Under the FACCE-JPI ERA-NET Plus action “Climate Smart Agriculture: Adaptation of agricultural systems in Europe” co-funded by the European Commission.

Extreme and variable climate conditions are expected to become more frequent worldwide with projected climate change. European agriculture is facing the crucial challenge of adapting crop productivity to climate change and will need the development of crops with increased resilience to abiotic stress factors triggered by climate change. Crop yield stability is dependent on the response of key developmental and growth processes to stress conditions. Delayed or accelerated flowering time, alteration of root architecture and growth, and disruption of pod-shattering are common responses displayed by crops exposed to high temperature or drought conditions associated to climate change.

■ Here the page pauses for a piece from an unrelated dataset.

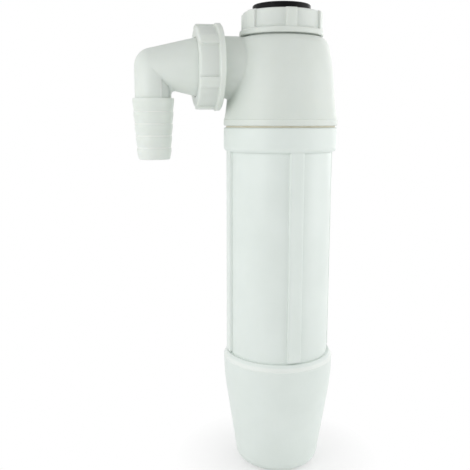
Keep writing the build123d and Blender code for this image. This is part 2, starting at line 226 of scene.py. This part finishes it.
def soft_normal(tree, radius, samples):
    """The surface normal with its edges rounded."""
    soft = add(tree, "ShaderNodeBevel", {"Radius": radius})
    soft.samples = samples
    return soft.outputs["Normal"]


def relief(tree, height, distance, below, strength=1.0):
    """A normal with a height of up to a distance laid over the normal below it."""
    inputs = {"Height": height, "Distance": distance, "Normal": below, "Strength": strength}
    return add(tree, "ShaderNodeBump", inputs).outputs["Normal"]


def thread_height(tree, parts, thread):
    """The height of a screw thread, from 0 at its root to 1 at its crest."""
    axis, centre, pitch, start, end, radius = thread
    if axis == "Z":
        along, first, second = parts["Z"], parts["X"], parts["Y"]
    else:
        along, first = parts["X"], parts["Y"]
        second = figure(tree, "SUBTRACT", parts["Z"], centre)
    square = figure(tree, "MULTIPLY", first, first)
    square = figure(tree, "MULTIPLY_ADD", second, second, square)
    reach = figure(tree, "SQRT", square)
    angle = figure(tree, "ARCTAN2", second, first)
    turn = figure(tree, "MULTIPLY", angle, 0.5 / math.pi)
    climb = figure(tree, "MULTIPLY_ADD", along, 1.0 / pitch, turn)
    wave = figure(tree, "PINGPONG", climb, 0.5)
    crest = remap(tree, wave, 0.0, 1.0, from_low=0.12, from_high=0.38)
    on_wall = within(tree, reach, radius - THREAD_BAND, radius + THREAD_BAND)
    in_run = within(tree, along, start, end)
    shown = figure(tree, "MULTIPLY", on_wall, in_run)
    return figure(tree, "MULTIPLY", crest, shown)


def groove_height(tree, parts):
    """The height of the wall around the groove under the cup's lip, from 0 in it to 1 beside it."""
    offset = figure(tree, "SUBTRACT", parts["Z"], GROOVE_Z)
    offset = figure(tree, "ABSOLUTE", offset)
    return remap(tree, offset, 0.0, 1.0, from_low=0.0, from_high=GROOVE_HALF_WIDTH)


def painted_edge_highlight(tree, soft, highlight_share):
    """The painted highlight on an edge: up to the given share where the rounded normal leaves the plain
    one.
    """
    plain = tree.nodes.new("ShaderNodeNewGeometry").outputs["Normal"]
    bend = add(tree, "ShaderNodeVectorMath", {0: soft, 1: plain})
    bend.operation = "DOT_PRODUCT"
    return remap(tree, bend.outputs["Value"], highlight_share, 0.0, from_low=EDGE_BENT, from_high=EDGE_PLAIN)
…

SYBRACLIM will evaluate the impact of these environmental factors on developmental and physiological processes directly influencing the yield of oilseed rape, Europe’s premium oilseed crop. We will also shed light on the genetic and molecular bases of the tolerance of different rapeseed varieties to increasing temperature and drought stress. The SYBRACLIM consortium is multidisciplinary and includes both commercial breeding companies and leading research groups with high complementarities that cover the fields of genetics, genomics, physiology, breeding and agronomy in Brassica crops along with modeling of crop performance under climate change. Rapeseed is one of the world’s most important sources of high-quality vegetable oils for human nutrition and biofuels, and particularly in Europe is also a major contributor to vegetable protein diets for ruminant livestock.

SYBRACLIM will implement a multidisciplinary and innovative approach to characterize the phenotypic changes related to flowering time, root development and pod shattering in response to increased temperature and drought, and to analyse the productivity (yield, oil and protein content) in rapeseed varieties. We will also use genomics-assisted selection of stress-tolerance traits in controlled environments and field trials. The relationship between performance and variability of the studied developmental processes will allow us to identify new genetic traits associated with adaptation and use them to design stress tolerant rapeseed crops by complementary plant breeding and biotechnology strategies.

Finally, we will integrate all these environmental, phenotypic and productivity data in models that will assess the performance of rapeseed varieties across different climate conditions. These models will be applied to simulate expected performance of rapeseed traits under projected climate change scenarios. Because breeders need decades to develop new varieties, this approach will enable anticipatory breeding for early development of germplasm carrying the necessary genetic variation to cope with climatic changes.

SYBRACLIM will provide tools to allow the farmers to design better strategies for adapting cropping systems to climate change, contributing to secure yield of Brassica crops in Europe.